Masalahnya mari kita kaitkan dengan kasus yang menerima saya sendiri. Jika diklarifikasikan saya sendiri telah melakukan kasus korupsi walaupun kecil-kecilan. Saya telah melakukan kesalahan di depan harga yang dinamakan materai dimana disana garuda pancasila bertengger sebagai simbol negara kita. Hal ini sepele dan kadang biasa oleh beberapa dari kita namun inilah bibit-bibit dari korupsi timbul. Suatu keadaaan yang namanya BIASANYA. Telah mendistorsikan antara kesalahan dan kebenaran dengan kebiasaan yang timbul di masyarakat. Mari kita sebut dengan budaya.

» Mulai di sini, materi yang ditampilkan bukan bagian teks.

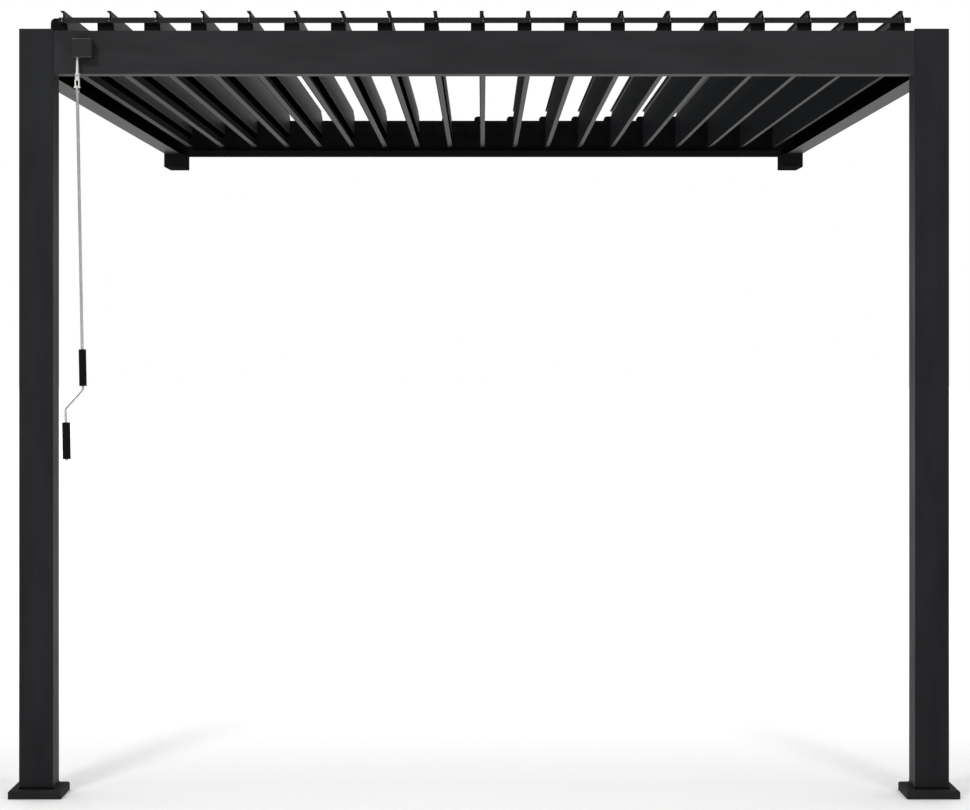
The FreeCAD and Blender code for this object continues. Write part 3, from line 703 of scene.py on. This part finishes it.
def studio_world(front_light, back_light, front, back):
    """Soft light all round, from front_light to back_light, so that more of it comes from
    behind. The camera sees white. Gloss sees a white backdrop behind the object up to a low
    height, a softbox overhead, and between them the dimmer room, from front to back."""
    world = bpy.data.worlds.new("studio")
    bpy.context.scene.world = world
    world.use_nodes = True
    tree = world.node_tree
    tree.nodes.clear()
    pale = linear("#ffffff")
    white = add_node(tree, "ShaderNodeBackground", None, {"Color": pale, "Strength": 1.0})
    path = add_node(tree, "ShaderNodeLightPath")
    where = add_node(tree, "ShaderNodeTexCoord")
    towards = add_node(tree, "ShaderNodeSeparateXYZ", None, None,
                       {"Vector": (where, "Generated")})
    level = add_node(tree, "ShaderNodeMapRange", None,
                     {"From Min": -0.5, "From Max": 0.9,
                      "To Min": front_light, "To Max": back_light},
                     {"Value": (towards, "Y")})
    light = add_node(tree, "ShaderNodeBackground", None, {"Color": pale},
                     {"Strength": (level, "Result")})
    behind = add_node(tree, "ShaderNodeMapRange", None,
                      {"From Min": -0.6, "From Max": 0.6, "To Min": front, "To Max": back},
                      {"Value": (towards, "Y")})
    dim = add_node(tree, "ShaderNodeBackground", None, {"Color": pale},
                   {"Strength": (behind, "Result")})
    height = add_node(tree, "ShaderNodeMath", {"operation": "MULTIPLY_ADD"}, {1: -0.13},
                      {0: (towards, "Y"), 2: (towards, "Z")})
    rise = add_node(tree, "ShaderNodeMapRange", None, {"From Min": 0.0, "From Max": 0.08},
                    {"Value": (height, "Value")})
    overhead = add_node(tree, "ShaderNodeMapRange", None, {"From Min": 0.55, "From Max": 0.85},
                        {"Value": (towards, "Z")})
    upper = add_node(tree, "ShaderNodeMixShader", None, None,
                     {0: (overhead, "Result"), 1: (dim, 0), 2: (white, 0)})
    gloss = add_node(tree, "ShaderNodeMixShader", None, None,
                     {0: (rise, "Result"), 1: (white, 0), 2: (upper, 0)})
    lit = add_node(tree, "ShaderNodeMixShader", None, None,
                   {0: (path, "Is Glossy Ray"), 1: (light, 0), 2: (gloss, 0)})
    seen = add_node(tree, "ShaderNodeMath", {"operation": "MAXIMUM"}, None,
                    {0: (path, "Is Camera Ray"), 1: (path, "Is Transmission Ray")})
    mix = add_node(tree, "ShaderNodeMixShader", None, None,
                   {0: (seen, "Value"), 1: (lit, 0), 2: (white, 0)})
    add_node(tree, "ShaderNodeOutputWorld", None, None, {"Surface": (mix, 0)})


def softbox(name, power, place, aim, size):
    """A round, soft studio lamp at a place, turned towards a point."""
    lamp = bpy.data.lights.new(name, "AREA")
    lamp.shape = "DISK"
    lamp.size = size
    lamp.energy = power
    box = bpy.data.objects.new(name, lamp)
    bpy.context.collection.objects.link(box)
    box.location = place
    box.rotation_euler = (Vector(place) - Vector(aim)).to_track_quat("Z", "Y").to_euler()


def front_camera():
    """The photograph's camera: level, 7.69 m in front of the posts and 1.48 m above the floor."""
    lens = bpy.data.cameras.new("front_camera")
    lens.sensor_width = 36.0
    lens.lens = 88.45
    lens.shift_x = 0.00295
    lens.shift_y = -0.0693
    lens.clip_end = 200.0
    camera = bpy.data.objects.new("front_camera", lens)
    bpy.context.collection.objects.link(camera)
    camera.location = (-0.0062, -11.226, -0.921)
    camera.rotation_euler = (math.radians(90), 0, 0)
    bpy.context.scene.camera = camera


white_floor(lift=0.98, far_glow=0.65, gloss_glow=0.40)
studio_world(front_light=0.36, back_light=1.60, front=0.06, back=0.60)
softbox("front_left_lamp", 126.0, (-2.9, -8.3, 2.5), (-1.45, -3.5, -0.8), 1.1)
softbox("front_right_lamp", 76.0, (2.9, -8.3, 2.5), (1.45, -3.5, -0.8), 1.1)
front_camera()
bpy.context.scene.view_settings.view_transform = "Standard"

Sesal saya bertambah besar seketika. Namun mengingat kata-kata yang LK berikan bahwa tugas institusi pendidikan adalah memberi pendidikan moral kepada stake holdernya saya merasa ada harapan. Semoga semua institusi menjalankan tugas ini dengan baik agar orang-orang seperti saya yang pernah gelap dapat tercerahkan dan tidak lagi melakukan kesalahan yang sama.

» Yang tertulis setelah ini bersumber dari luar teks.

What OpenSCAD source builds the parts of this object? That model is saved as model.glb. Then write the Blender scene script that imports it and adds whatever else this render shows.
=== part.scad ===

Saya bersyukur ketika akan melakukan kesalahan yang berlabel korupsi Tuhan tidak merelakannya dan menyadarkan saya ke jalan yang benar melalui peringatan yang LK berikan. Saya harap video polisi tadi juga bisa memberikan cerminan perilaku budaya kita ke masyarakat luas agar mereka terhenyak untuk akhirnya sadar.
Korupsi, Kolusi dan Nepotisme ada pada celah-celah yang kita tak pernah sadari.
Seringkali ia mengakar karena sudah budaya.